Little of this, little of that. Actually, I'd love to run a "kitchen sink OD&D" hexcrawl game including everything and anything from Arduin, the ATWM series and really anything else that the players wanted thrown in. It just sounds like a fun idea. All of the monsters would need to be ATWM fiends (nope, I'd even avoid LBB monsters) of course. Then again a DCC sandbox that ends up equally weird might be even more fun, so maybe that with ATWM monsters. Maybe treasures via Empire of the Petal Throne. I figure that would smush it up enough to turn crazy into crazy awesome.

Final Word

Even when I was a kid of fourteen, I had an idea of how cool the gems I had appropriated were. I remember looking through ATWM1 & 2 for monsters I could add to my Dark Sun campaign and finding a surprising amount of useful material. Today, the campaigns are different, but I have the exact reaction. Every time I open one of the ATWM volumes, I'm shocked by how useful each volume is, despite my predilection to hyper-specificity (or perhaps because of it). I see a monster like the behinder and just think it belongs. The gatherer above makes perfect sense to me. The fear stalker, a giant humanoid reptile with a plurality of eyes is smarter than men, so of course they are its favorite food. Why the fuck not?
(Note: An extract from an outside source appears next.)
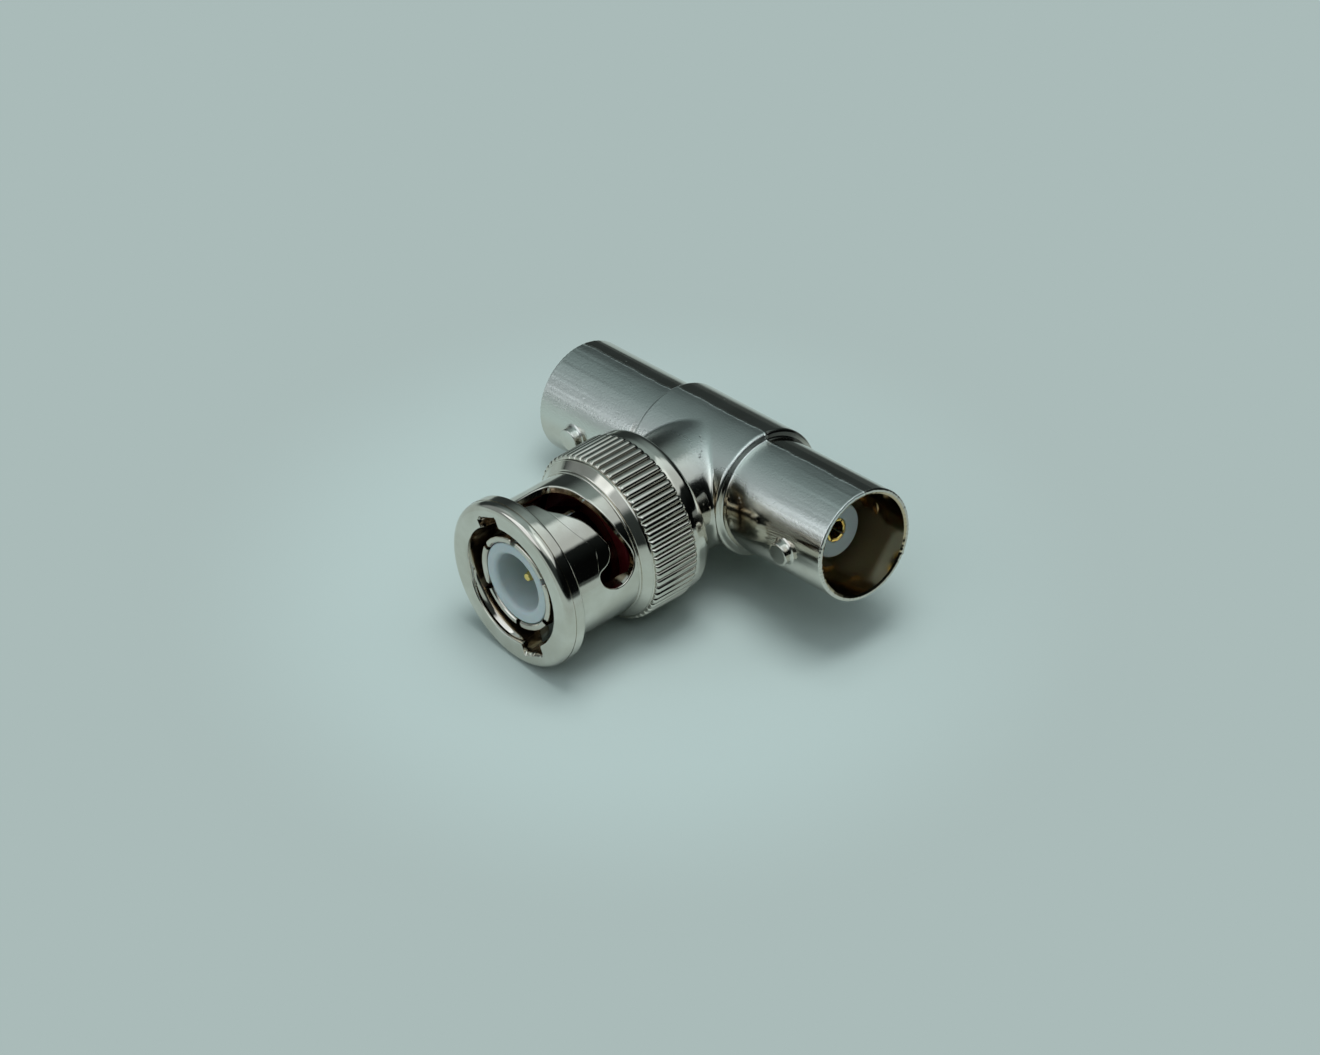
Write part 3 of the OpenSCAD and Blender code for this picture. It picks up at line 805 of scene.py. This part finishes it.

In short ATWM1 is a collection of gonzo weirdness built only the way the oldest of schools could do it, back before Uncle Gary showed the world how it was "supposed" to be done and DMs stopped doing all the imagining for themselves. It's a product of the raw force of creativity that is the fertile mind of the DM right when those forces were being tapped for the first time. The ultimate hipster monster book, it was a monster book back before monster books were cool.